## Exercise prompt
Copy the data word for word, keeping every line.

+---+

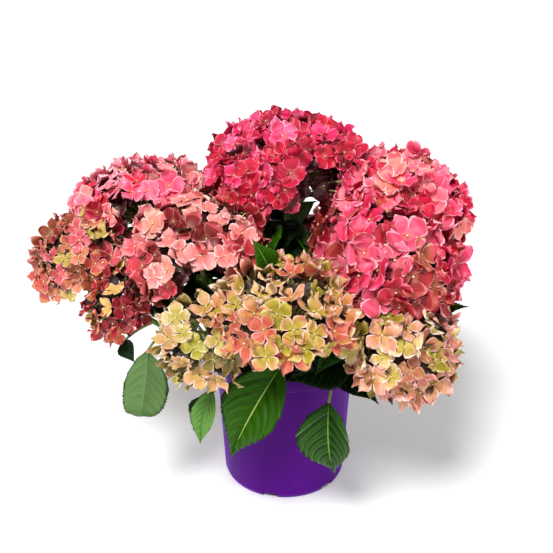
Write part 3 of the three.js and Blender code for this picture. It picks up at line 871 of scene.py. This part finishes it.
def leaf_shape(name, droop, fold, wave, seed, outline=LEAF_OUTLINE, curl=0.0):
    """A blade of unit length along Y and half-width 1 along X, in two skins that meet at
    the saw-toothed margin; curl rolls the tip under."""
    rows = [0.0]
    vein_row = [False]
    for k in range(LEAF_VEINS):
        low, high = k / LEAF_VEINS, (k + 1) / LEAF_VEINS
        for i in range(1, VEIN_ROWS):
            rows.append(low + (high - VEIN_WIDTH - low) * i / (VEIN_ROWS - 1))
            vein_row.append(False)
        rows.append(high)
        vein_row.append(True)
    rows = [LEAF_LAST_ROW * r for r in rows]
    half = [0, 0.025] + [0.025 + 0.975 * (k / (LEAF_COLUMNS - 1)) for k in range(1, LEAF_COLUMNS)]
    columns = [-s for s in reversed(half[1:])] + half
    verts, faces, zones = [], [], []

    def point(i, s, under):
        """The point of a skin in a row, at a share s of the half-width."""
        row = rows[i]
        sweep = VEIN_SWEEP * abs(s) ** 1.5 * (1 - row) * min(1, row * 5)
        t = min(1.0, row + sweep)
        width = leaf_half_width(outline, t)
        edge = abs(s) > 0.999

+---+

## Complete answer
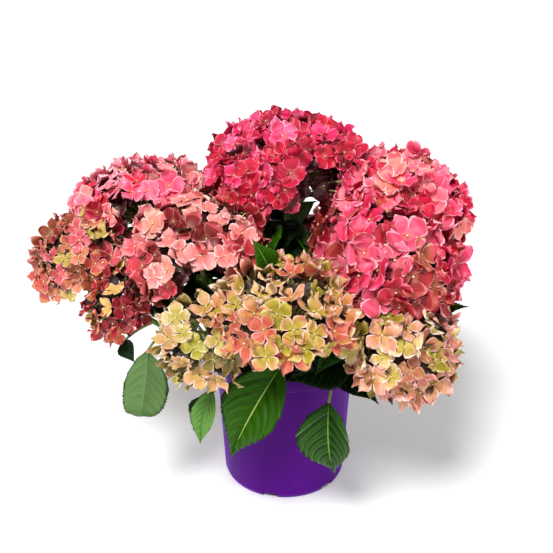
Write part 3 of the three.js and Blender code for this picture. It picks up at line 871 of scene.py. This part finishes it.
def leaf_shape(name, droop, fold, wave, seed, outline=LEAF_OUTLINE, curl=0.0):
    """A blade of unit length along Y and half-width 1 along X, in two skins that meet at
    the saw-toothed margin; curl rolls the tip under."""
    rows = [0.0]
    vein_row = [False]
    for k in range(LEAF_VEINS):
        low, high = k / LEAF_VEINS, (k + 1) / LEAF_VEINS
        for i in range(1, VEIN_ROWS):
            rows.append(low + (high - VEIN_WIDTH - low) * i / (VEIN_ROWS - 1))
            vein_row.append(False)
        rows.append(high)
        vein_row.append(True)
    rows = [LEAF_LAST_ROW * r for r in rows]
    half = [0, 0.025] + [0.025 + 0.975 * (k / (LEAF_COLUMNS - 1)) for k in range(1, LEAF_COLUMNS)]
    columns = [-s for s in reversed(half[1:])] + half
    verts, faces, zones = [], [], []

    def point(i, s, under):
        """The point of a skin in a row, at a share s of the half-width."""
        row = rows[i]
        sweep = VEIN_SWEEP * abs(s) ** 1.5 * (1 - row) * min(1, row * 5)
        t = min(1.0, row + sweep)
        width = leaf_half_width(outline, t)
        edge = abs(s) > 0.999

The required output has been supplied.